İlkokuldan beri aldığımız dil eğitimlerine baktığımızda kitaplardan belli kalıp cümleleri öğrenme beceresi, kelime ve gramer becerisi üzerine bir öğretim modeli vardır. Bu gramer ve kelime bilgisini aktif ve düzgün biçimde öğrenmeyi sağlasa da pratik ve uygulama açısından bazı alanlarda yetersiz kalmaktadır. Anlıyorum ama konuşamıyorum! Eminim bu cümleyi hayatımızda bir defa da olsa duymuşuzdur. Ülkemizdeki en büyük yabancı dil sorunlarından biri budur.
İlk duyduğunda kulağa gerçek olmayacak kadar basit bir öğrenme biçimi olsa da bebeklerin sadece anne, baba ve çevresindekileri dinleyerek dil öğrendiği, yabancı bir ülkeye gidip hiç bilmediği bir yabancı dili bir sene içerisinde akıcı bir şekilde konuşan insanları, Arnavutların sosyalist rejim zamanlarında ülkelerindeki tek televizyon yayının İtalyan kanalı olmasından dolayı İtalyanca öğrendikleri gibi pek çok örnek dinleyerek ve izleyerek hiç bilmediğin bir dili öğrenebileceğini göstermektedir.

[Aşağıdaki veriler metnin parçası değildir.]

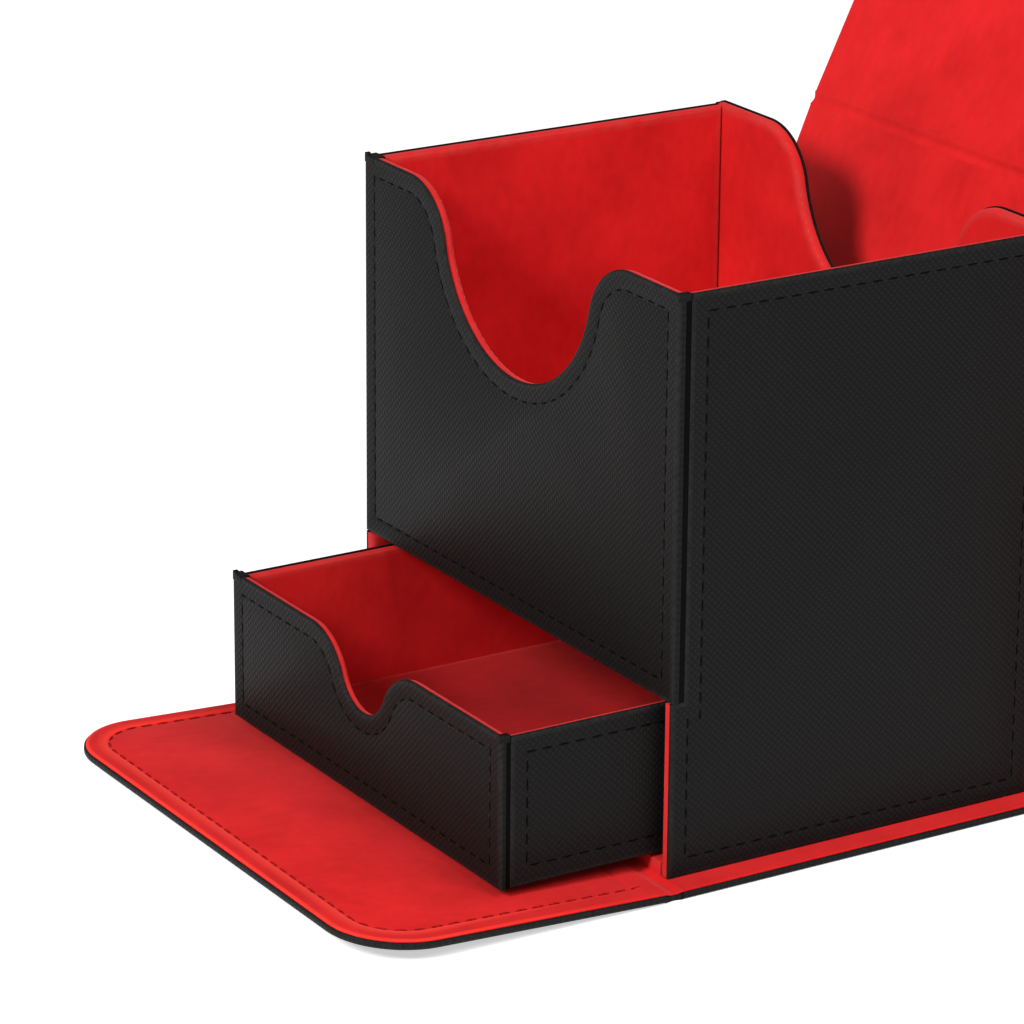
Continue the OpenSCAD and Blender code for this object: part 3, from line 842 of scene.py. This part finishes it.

Seslerin ve müziklerin yorumlanması, algılanması ve hatırlanması gibi becerilerin tümüdür. Bu zeka türü yüksek olan insanlar duyduklarını daha kolay algılama ve kendini sözlü olarak daha iyi ifade edebilmektedir.
Şekil, harf renk gibi görsel bilgilerin algılanması ve saklanması kabiliyetidir. Bu kabiliyetlerin hepsinin birleşmesiyle öğrenilen bilginin kalıcılığı artar. İnternetin yaygınlaşmasıyla beraber bilgiye erişimimiz de daha kolaylaşmıştır. Artık sadece kurslardan, derslerden ve kitaplardan değil günümüzün büyük kısmında yanımızdan ayırmadığımız internet araçlarından faydalanarak bilgiye kolayca erişmekteyiz. Bu da dil öğrenmemizi kolaylaştırmaktadır.
Yabancı dil öğrenirken yapılan en büyük yanlışlardan biri kalıp cümleleri yazarak, okuyarak tekrar etmektir. Öğrenilen bilgi sesli bir şekilde tekrar edildikçe, görsel ve işitsel bilgilerle de desteklendikçe bilginin pekiştiği ve unutulmasının zorlaştığı bilimsel olarak da kanıtlanmıştır.
Ayrıca beynin stres altındayken baskılandığı ve bilgiyi etkili bir şekilde öğrenemediği de bilimsel olarak kanıtlanmıştır. Bu yüzden sevdiğimiz, izlemekten sıkılmayacağımız bir diziyi izleyerek hem eğlenceli hem de etkili bir şekilde yabancı dil öğrenebiliriz. Görsel olarak mimik ve hareketlerle ve konu bütünlüğüyle desteklenen hikayenin beyinde kalıcı olma olasılığı çok daha fazla olmaktadır.
Dil öğrenirken yapılan en büyük yanlışlardan biri de gramere bağımlı kalmaktır. Gramere uygun konuşmaya çalışırken konuşmayı toparlayamayabilir ya da aklımıza getiremediğimiz cümle yüzünde baskı altında hissedip konuşamayabiliriz. Hiç bilmediğimiz bir yabancı dilde konuşulan bir diziyi izlemek başta bizim için zor ve sıkıntılı bir süreç olacaktır. Belki de zaman kaybı gelmeye başlayacaktır ancak izlemeye devam ettikçe, hareketler ve mimikler algıyla birleştikçe beyin onu anlamlandırmaya başlayarak dili çözmeye başlayacaktır.